Those Flowers for Algernon moments
June 1, 2017
I am going to begin this column with more than just a spoiler alert. If you have never read the short story “Flowers for Algernon” by Daniel Keyes, put down this paper immediately. Go buy it, or download it, or whatever, and read the story. You may then continue reading this column. If you fail to follow these instructions, I will have ruined for you one of the true masterpieces of literature.
Flowers for Algernon is a story about a mentally handicapped man who is selected for an experimental surgery which will increase his IQ. The surgery works, and he becomes a genius. However at the turning point in the story, he realizes (as he is now smarter than the scientists) that there is a flaw in the treatment, and the increase in his intelligence will be only temporary. The absolute horror that he feels, when he realizes that he is going to regress to his previous condition, always hits me right in the gut.
I think of Flowers for Algernon periodically, when I meet with clients who are in the relatively early stages of Alzheimer’s disease. There is a certain point, which may not last long, when they know they have the disease, but they are still relatively clearheaded. Later they may become paranoid, or oppositional, or so confused that they no longer have the ability to act sensibly to address what is coming. In that moment, there is still the opportunity to act. But there is also horror.
I have often thought, as I looked into the eyes of people who were in that period of clarity, that the realization must be terrible. Imagine, if you have never dealt with this yourself, knowing that you are going to go through a rapid mental deterioration. That you will lose your most precious memories. That you will become a burden, perhaps an embarrassment, to your own family. That your very personality, all of the things about you that make you who you are, will fade into something completely different.
That the young woman you didn’t recognize when she came in the door, who left with tears in her eyes, was your beloved daughter.
And I feel for these people. I cannot imagine anything worse. I tried to. The closest I could come was someone who has just been informed that the governor will not be calling, and in a few minutes he will be taken down the hall to the death chamber. But even then, he will at least die knowing who he is.

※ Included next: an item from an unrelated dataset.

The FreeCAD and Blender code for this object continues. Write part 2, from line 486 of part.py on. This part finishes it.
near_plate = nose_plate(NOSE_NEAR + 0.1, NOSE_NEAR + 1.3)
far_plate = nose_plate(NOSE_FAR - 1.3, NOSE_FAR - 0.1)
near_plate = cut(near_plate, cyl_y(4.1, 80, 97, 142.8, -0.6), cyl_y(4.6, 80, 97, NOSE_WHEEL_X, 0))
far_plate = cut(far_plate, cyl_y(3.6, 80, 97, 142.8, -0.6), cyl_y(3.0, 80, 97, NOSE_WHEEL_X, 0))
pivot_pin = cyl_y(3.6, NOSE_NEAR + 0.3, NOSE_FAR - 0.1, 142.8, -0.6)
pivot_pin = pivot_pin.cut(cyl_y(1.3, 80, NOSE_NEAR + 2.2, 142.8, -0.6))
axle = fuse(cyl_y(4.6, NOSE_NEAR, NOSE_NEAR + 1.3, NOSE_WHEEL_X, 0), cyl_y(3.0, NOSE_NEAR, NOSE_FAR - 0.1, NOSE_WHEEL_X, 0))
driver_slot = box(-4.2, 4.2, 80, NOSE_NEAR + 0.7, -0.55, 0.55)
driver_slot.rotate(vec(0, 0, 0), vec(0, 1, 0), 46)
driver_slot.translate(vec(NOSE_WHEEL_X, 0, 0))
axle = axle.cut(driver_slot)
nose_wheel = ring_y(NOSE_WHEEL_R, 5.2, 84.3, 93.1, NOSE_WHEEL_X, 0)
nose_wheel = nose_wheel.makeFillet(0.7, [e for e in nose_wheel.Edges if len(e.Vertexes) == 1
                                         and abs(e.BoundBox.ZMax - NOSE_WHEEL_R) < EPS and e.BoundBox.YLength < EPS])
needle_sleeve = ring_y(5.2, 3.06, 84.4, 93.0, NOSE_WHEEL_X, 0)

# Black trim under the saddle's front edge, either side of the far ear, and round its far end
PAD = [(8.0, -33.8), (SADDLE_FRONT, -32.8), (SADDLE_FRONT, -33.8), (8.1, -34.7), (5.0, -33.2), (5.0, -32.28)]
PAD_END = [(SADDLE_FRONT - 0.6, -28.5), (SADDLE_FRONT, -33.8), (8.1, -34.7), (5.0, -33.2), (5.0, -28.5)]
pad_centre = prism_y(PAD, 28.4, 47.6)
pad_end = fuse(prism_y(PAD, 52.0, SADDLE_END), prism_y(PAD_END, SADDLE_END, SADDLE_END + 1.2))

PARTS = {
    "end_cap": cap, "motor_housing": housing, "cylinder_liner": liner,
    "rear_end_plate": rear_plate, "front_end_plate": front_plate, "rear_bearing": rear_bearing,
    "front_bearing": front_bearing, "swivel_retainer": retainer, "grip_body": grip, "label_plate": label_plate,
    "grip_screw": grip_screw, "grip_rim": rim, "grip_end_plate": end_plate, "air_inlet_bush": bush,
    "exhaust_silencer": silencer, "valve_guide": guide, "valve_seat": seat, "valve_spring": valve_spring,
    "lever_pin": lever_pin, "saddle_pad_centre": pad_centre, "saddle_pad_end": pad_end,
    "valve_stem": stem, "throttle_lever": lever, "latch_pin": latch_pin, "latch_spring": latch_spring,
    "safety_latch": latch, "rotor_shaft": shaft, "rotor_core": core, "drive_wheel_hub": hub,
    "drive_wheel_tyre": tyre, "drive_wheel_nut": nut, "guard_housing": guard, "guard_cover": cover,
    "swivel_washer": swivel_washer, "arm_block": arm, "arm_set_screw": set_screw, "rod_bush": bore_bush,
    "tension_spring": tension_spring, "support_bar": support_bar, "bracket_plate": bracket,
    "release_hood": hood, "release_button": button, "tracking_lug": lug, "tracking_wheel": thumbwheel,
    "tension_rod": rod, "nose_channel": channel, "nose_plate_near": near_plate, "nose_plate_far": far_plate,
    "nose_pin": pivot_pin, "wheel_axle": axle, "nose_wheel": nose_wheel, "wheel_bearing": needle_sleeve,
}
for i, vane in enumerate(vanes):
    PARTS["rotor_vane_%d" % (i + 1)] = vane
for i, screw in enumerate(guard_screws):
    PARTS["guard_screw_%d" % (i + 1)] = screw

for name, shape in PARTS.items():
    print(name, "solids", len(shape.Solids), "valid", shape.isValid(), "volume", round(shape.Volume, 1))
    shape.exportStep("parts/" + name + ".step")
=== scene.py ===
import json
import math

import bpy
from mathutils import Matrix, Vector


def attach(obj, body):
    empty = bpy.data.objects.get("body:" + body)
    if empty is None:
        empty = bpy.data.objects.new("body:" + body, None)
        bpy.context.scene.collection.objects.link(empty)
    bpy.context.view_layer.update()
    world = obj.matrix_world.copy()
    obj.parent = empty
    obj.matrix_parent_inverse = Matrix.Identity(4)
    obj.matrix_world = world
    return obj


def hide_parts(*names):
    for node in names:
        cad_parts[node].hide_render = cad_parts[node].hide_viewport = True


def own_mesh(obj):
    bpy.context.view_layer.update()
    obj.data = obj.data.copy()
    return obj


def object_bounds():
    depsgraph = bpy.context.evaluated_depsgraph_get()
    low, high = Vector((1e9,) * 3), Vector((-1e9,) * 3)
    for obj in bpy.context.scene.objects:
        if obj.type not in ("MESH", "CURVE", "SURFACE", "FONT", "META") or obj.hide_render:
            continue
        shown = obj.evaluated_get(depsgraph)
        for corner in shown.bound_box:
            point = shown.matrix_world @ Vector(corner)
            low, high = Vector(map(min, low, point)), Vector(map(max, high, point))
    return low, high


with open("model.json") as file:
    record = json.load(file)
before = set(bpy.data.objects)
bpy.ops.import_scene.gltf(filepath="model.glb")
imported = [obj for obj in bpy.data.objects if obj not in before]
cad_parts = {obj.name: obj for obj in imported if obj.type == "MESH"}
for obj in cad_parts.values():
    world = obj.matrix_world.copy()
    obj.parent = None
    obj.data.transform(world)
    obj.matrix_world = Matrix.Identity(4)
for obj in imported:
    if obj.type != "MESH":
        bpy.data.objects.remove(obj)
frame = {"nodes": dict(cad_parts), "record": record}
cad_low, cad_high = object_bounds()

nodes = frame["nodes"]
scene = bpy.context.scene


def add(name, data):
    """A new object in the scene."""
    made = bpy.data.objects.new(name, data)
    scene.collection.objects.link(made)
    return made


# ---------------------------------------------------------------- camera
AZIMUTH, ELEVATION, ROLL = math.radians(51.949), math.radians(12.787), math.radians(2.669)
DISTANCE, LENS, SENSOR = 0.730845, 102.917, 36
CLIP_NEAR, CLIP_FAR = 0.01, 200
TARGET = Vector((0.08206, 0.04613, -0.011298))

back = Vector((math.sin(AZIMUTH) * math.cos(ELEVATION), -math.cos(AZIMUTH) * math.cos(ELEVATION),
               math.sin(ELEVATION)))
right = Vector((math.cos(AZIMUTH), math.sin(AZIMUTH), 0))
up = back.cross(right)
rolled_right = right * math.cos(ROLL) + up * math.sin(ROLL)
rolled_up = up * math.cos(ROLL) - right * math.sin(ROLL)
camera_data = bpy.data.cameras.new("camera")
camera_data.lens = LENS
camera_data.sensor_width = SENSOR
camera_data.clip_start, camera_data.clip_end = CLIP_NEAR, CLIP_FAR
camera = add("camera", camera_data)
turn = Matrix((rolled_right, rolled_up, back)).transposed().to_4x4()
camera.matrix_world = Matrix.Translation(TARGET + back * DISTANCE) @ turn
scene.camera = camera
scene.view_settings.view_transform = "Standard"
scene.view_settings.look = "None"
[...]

In those moments, though, I don’t get to spend a lot of time feeling and sympathizing. I don’t have that luxury. I am not a minister or counselor, and this person didn’t come to me to hold his or her hand. I have to give that client some hard legal answers. What is it they need to do at this point? If they are clear enough to ask that question, I need to be clear enough to answer it.

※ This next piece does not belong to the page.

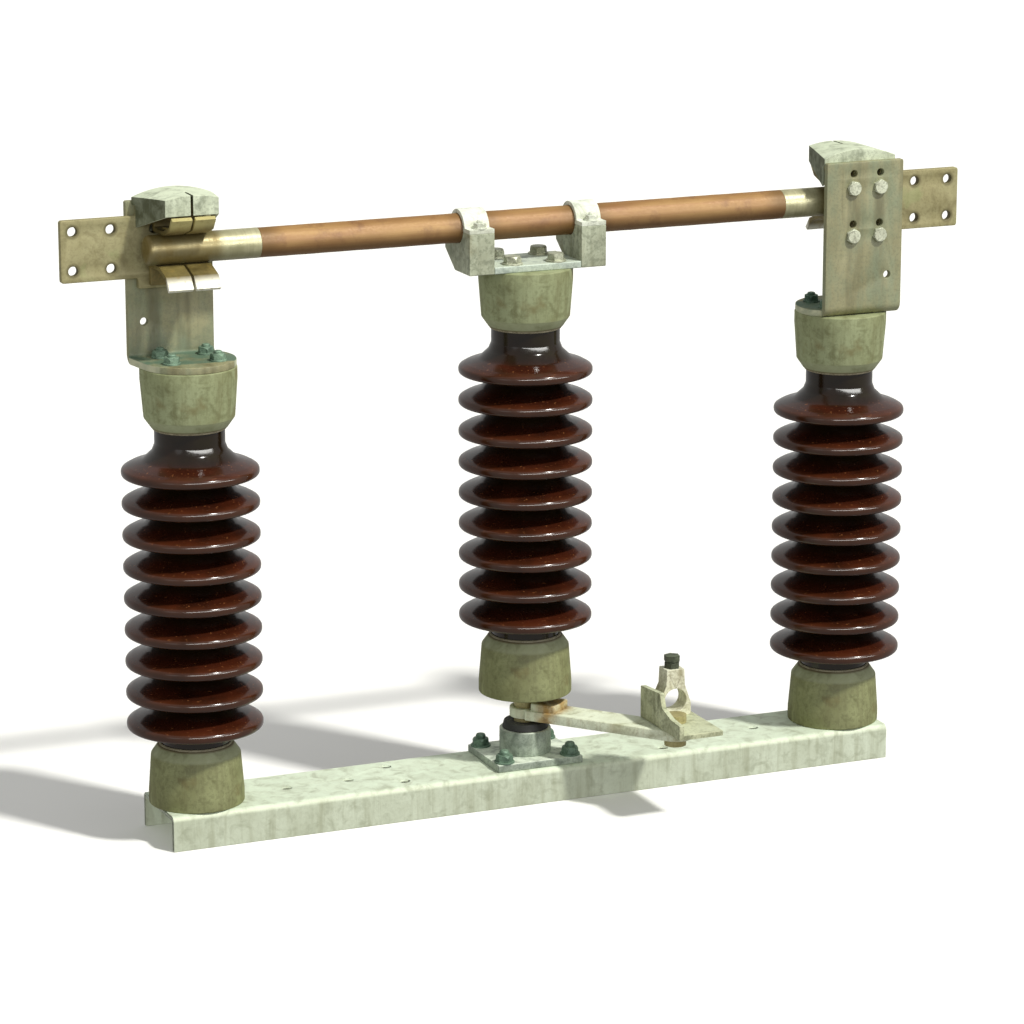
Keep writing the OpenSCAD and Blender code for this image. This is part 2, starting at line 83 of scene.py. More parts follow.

The exact details of what I recommend will depend on that person’s situation. It may involve an irrevocable trust, a health care directive, an open power of attorney, or signing over accounts to a loved one. One way or another, it will involve handing over control to somebody they trust. It won’t save them from the tragedy of going through Alzheimer’s, but at least it will help – a little bit -- to ease the burden on those they care about.
Unfortunately many of these people wait too long. Stubbornness can be an asset when one is fighting a dread disease. However in these cases, stubbornness can lead them to hold on too long. And they can reach the point at which the inevitable confusions created by those plaques and tangles in the brain will take away the clarity they once had, when they could have done something proactive, in that Flowers for Algernon moment.
And then it’s too late.
Kenneth Kirk is an estate planning attorney in Anchorage.